I remembered an incident in Mayenne on the night before we moved toward Chartres and Paris. A lone German reconnaissance bomber flew over our position, and the antiaircraft fire opened up with great intensity. We could tell the difference between the motor of a German aircraft and that of our own. We soon heard a second droning noise, which sounded different. All of a sudden the antiaircraft fire ceased, and we saw a stream of impending tracers make a short burst through the air, then terminate in an explosion as the German plane’s flaming wreckage struck the ground. We had heard that the air force had a night fighter equipped with radar, known as the “Black Widow,” but this was the first time we had seen it in action. Thereafter, night reconnaissance by German planes decreased.

The division moved rapidly in multiple columns as it led the VII Corps. Information from captured German field orders apparently was extremely helpful, because the Germans were using Meaux, Soissons, and Laon as main exit points. The other points indicated in the field order were Maubeuge and Mons, to the north of us; the division proceeded rapidly in that direction.

On the morning of September 2, the division crossed the Belgian border and proceeded toward Mons via Maubeuge. The night before, I had gone back to Soissons to division trains to deliver my combat loss report to Major Arrington. He’d told me he had a contingent of replacement tanks to go forward. The convoy was assembled early the next day.

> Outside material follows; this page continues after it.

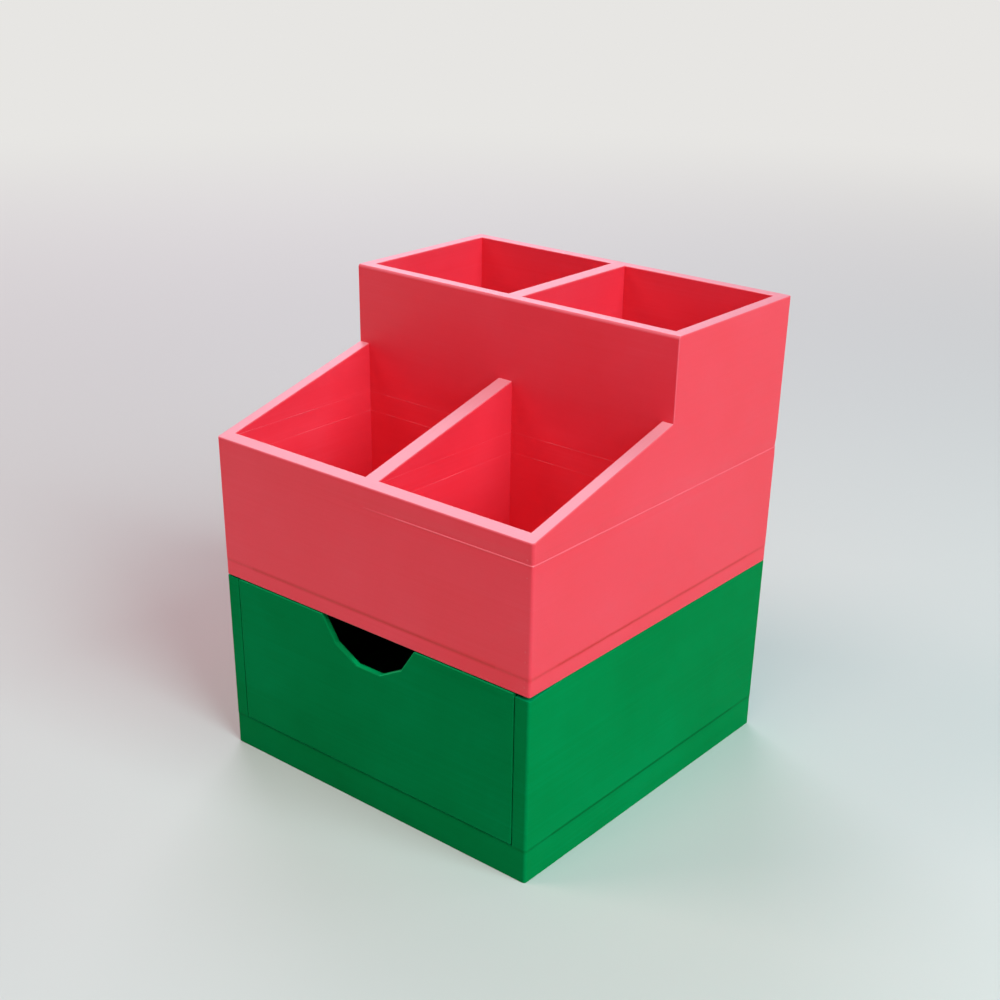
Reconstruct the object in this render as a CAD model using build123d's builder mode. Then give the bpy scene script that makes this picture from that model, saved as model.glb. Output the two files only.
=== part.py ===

I had seventeen M4 medium tanks, a two-and-a-half-ton GMC truck, and a three-quarter-ton weapons carrier for the maintenance crew. Each tank had a skeleton crew of two men. About a third had been survivors of knocked-out tanks; the rest were ordnance maintenance mechanics. Each repaired or replacement tank was fully loaded and equipped with gasoline, water, rations, and ammunition.

Although the maintenance men had no combat experience, they were skilled in operating the weapons. The tanks were evenly dispersed among the twelve tank platoons of the 1st and 2d Battalion medium tank companies of the 33d Armored Regiment. Only in a couple of incidences did we have two tanks in the same platoon. I mention this because the tanks had radios set to talk only on certain channels. For example, a tank could talk to other tanks in the same platoon and to the platoon commander, but the platoon commander could talk only to the company commander, who in turn could talk only to other company commanders. It was important for the men to understand this in case we ran into a firefight.

I showed the men our route on the map and told them we might meet up with a German column at any time, even though the division had already gone through this area. The turret man in each tank would be the acting tank commander and would man the .50-caliber ring-mount machine gun. Although the tanks might not be able to communicate with one another, the men could use hand signals. As we started up the road to Laon, I realized that although we didn’t have full crews, with seventeen tanks we had the equivalent strength of a medium tank company.